▸ GIVEN INFORMATION:
▶
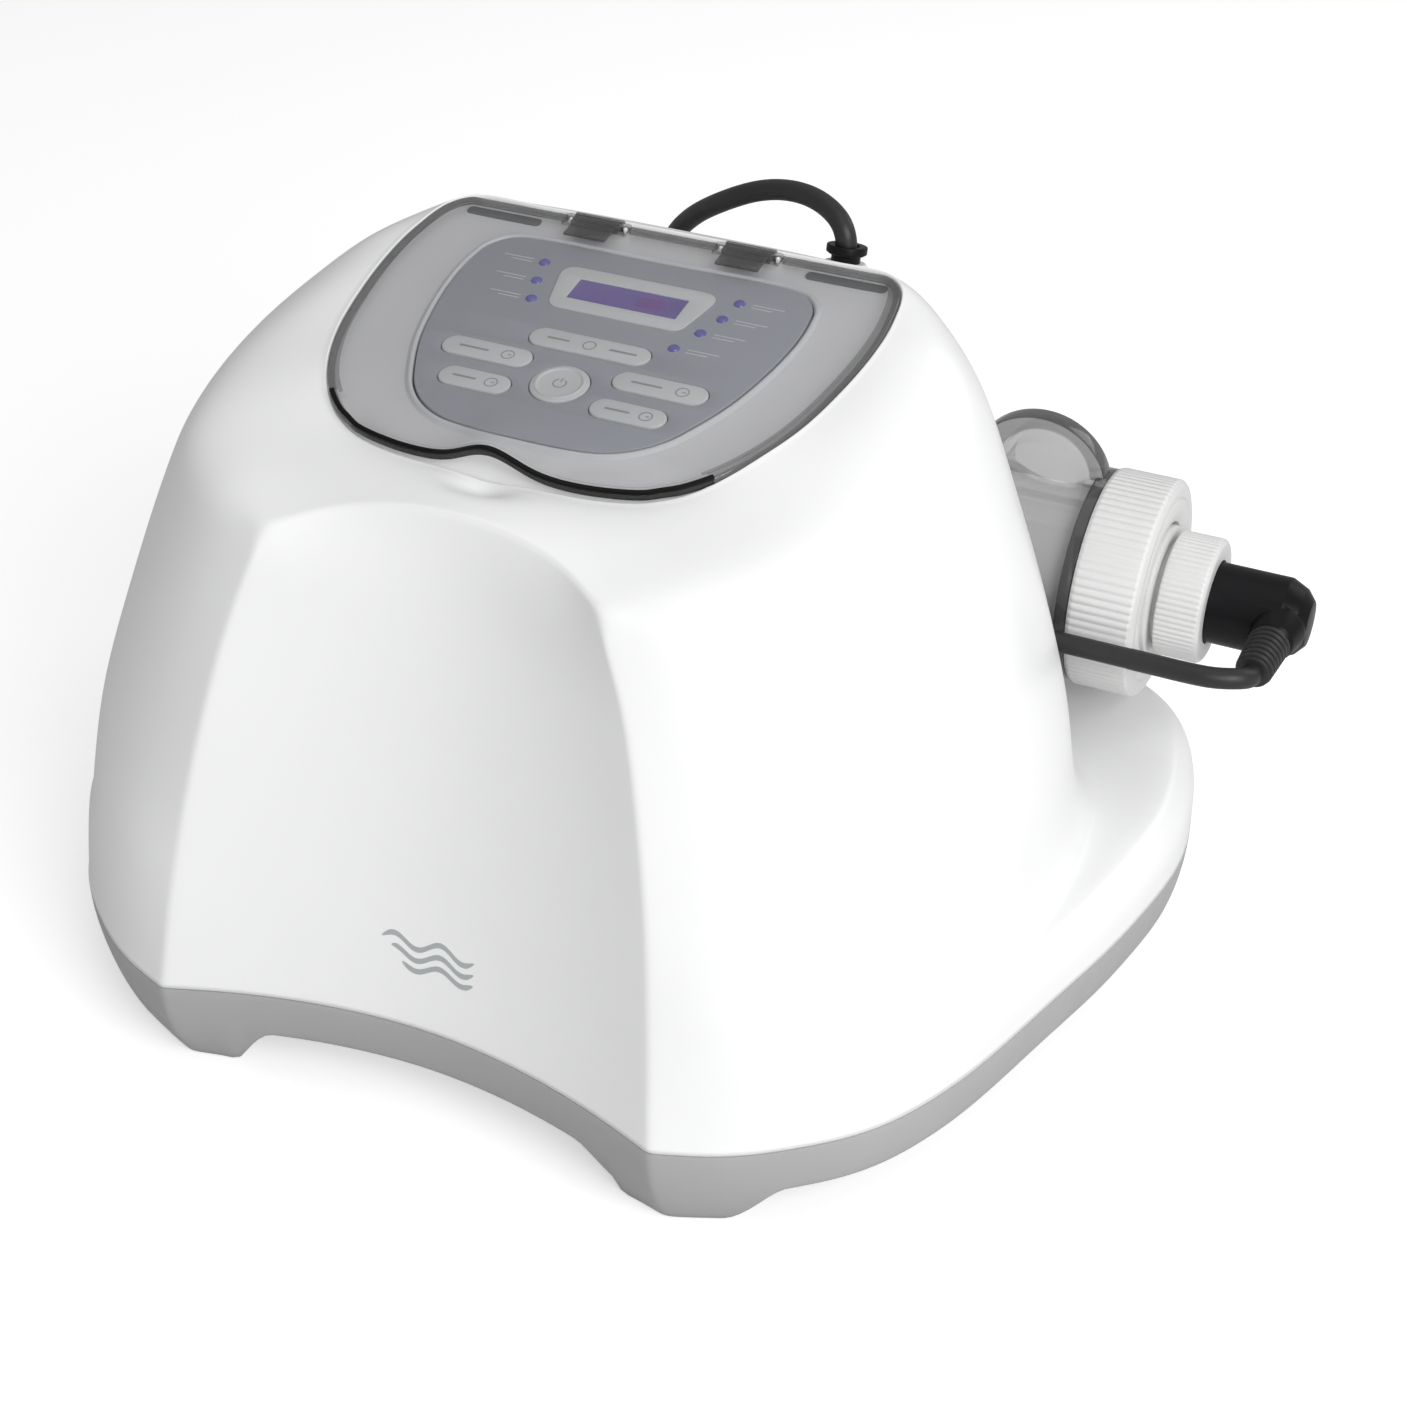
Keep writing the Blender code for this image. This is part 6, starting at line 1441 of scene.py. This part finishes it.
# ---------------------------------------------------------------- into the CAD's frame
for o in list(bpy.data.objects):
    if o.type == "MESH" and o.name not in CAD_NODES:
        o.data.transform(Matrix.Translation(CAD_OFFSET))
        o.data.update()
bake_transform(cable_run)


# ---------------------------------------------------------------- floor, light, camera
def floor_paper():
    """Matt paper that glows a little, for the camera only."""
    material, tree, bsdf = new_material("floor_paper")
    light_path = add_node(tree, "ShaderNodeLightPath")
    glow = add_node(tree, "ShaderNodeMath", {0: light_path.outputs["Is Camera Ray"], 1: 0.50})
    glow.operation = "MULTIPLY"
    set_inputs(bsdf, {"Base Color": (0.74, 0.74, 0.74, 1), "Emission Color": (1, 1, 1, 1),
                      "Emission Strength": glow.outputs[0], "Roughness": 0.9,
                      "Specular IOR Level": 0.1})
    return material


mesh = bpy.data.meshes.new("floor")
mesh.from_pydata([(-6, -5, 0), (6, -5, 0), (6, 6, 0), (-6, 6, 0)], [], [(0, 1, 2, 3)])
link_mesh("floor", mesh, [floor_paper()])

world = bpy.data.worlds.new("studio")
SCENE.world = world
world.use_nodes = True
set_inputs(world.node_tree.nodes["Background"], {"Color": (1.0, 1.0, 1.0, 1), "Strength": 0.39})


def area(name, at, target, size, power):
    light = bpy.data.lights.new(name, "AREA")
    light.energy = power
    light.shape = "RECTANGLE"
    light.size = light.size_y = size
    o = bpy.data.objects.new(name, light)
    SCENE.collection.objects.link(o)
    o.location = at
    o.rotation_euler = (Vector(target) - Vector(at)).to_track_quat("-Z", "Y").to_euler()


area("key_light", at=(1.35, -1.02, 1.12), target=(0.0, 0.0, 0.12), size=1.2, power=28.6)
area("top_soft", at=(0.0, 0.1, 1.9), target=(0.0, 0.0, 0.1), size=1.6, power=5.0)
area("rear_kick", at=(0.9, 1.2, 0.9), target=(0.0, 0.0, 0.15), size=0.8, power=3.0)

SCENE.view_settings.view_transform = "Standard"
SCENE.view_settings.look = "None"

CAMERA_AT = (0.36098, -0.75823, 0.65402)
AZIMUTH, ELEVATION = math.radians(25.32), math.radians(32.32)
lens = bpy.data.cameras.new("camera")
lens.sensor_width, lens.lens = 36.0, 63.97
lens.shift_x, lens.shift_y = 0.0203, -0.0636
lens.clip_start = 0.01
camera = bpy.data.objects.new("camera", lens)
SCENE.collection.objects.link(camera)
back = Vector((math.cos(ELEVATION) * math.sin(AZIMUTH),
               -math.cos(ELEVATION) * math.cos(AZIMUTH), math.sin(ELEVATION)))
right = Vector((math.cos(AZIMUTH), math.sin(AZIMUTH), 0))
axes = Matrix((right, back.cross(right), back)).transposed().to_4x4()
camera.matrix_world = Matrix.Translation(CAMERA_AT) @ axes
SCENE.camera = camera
◀
▸ WORK REQUIRED:
Looking at the material above, please copy exactly every line from its first line through the line containing "bake_transform(cable_run)", with both ends included and nothing else.

▸ EXPECTED ANSWER:
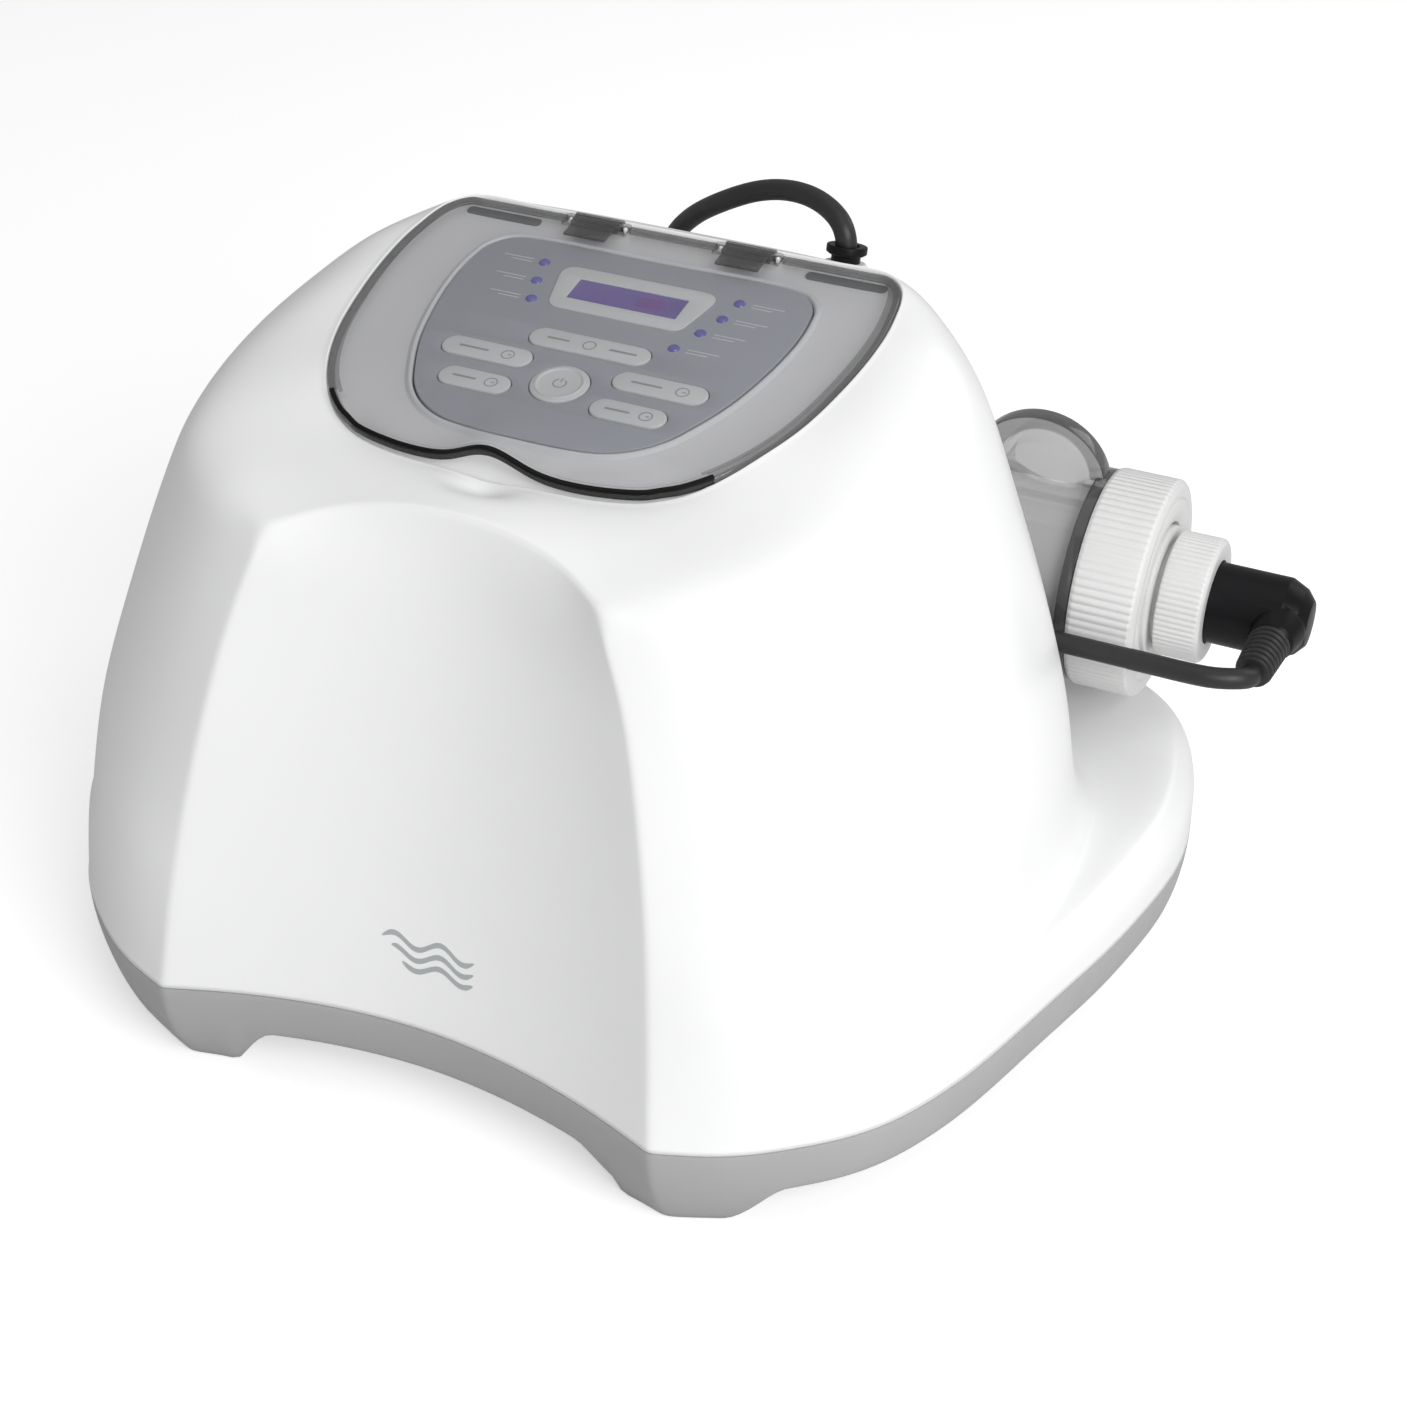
Keep writing the Blender code for this image. This is part 6, starting at line 1441 of scene.py. This part finishes it.
# ---------------------------------------------------------------- into the CAD's frame
for o in list(bpy.data.objects):
    if o.type == "MESH" and o.name not in CAD_NODES:
        o.data.transform(Matrix.Translation(CAD_OFFSET))
        o.data.update()
bake_transform(cable_run)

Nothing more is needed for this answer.